As far as the bad bills are concerned, the good news is that neither one has been scheduled for a single committee hearing. The bills in their current form are essentially dead. There’s not enough time left in the legislative session for them to see any progress.
Notice I said “in their current form.” That’s because a part of the concept behind the bills is alive and now lurking as an amendment to a different bill that is moving along. This Tampa Bay Times blog has the scoop. So, the folks behind those bad instructional materials bills have managed a small victory and so have we. If the amendment survives and the bill it’s attached to passes into law, a subset of what they don’t like — “any material containing mature or adult content” — can be challenged.

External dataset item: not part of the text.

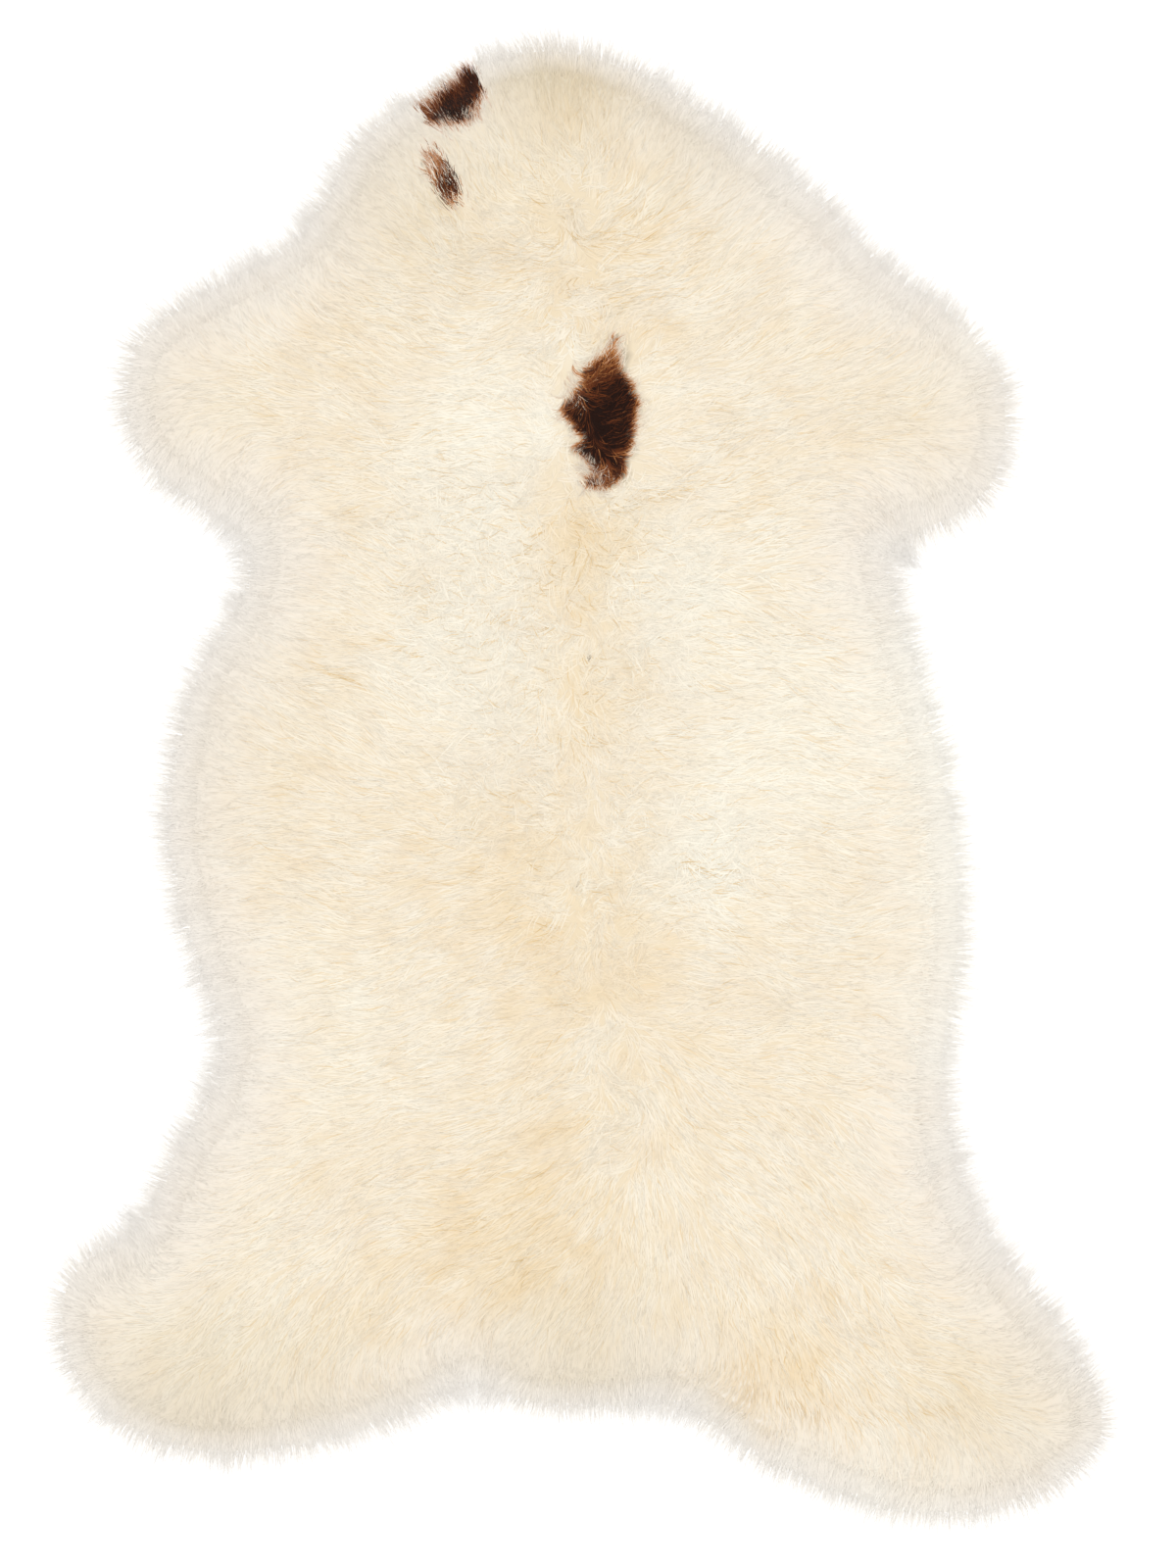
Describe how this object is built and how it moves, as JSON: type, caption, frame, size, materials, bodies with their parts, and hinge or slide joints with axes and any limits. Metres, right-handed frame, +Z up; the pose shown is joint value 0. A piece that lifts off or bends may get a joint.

But I don’t see how the amendment can be stretched to apply to our main concern: science education. Here’s the amendment:
The parent of each public school student in grades 6 through 12 must be provided, for each course offered at the school in which the student is enrolled, a course syllabus with a complete listing by title of the instructional materials to be used in the course. The syllabus must identify any material containing mature or adult content and notify the parent of the procedures for objecting to his or her child’s use of a specific instructional material pursuant to s. 1006.28(1)(a)2.
What do you think?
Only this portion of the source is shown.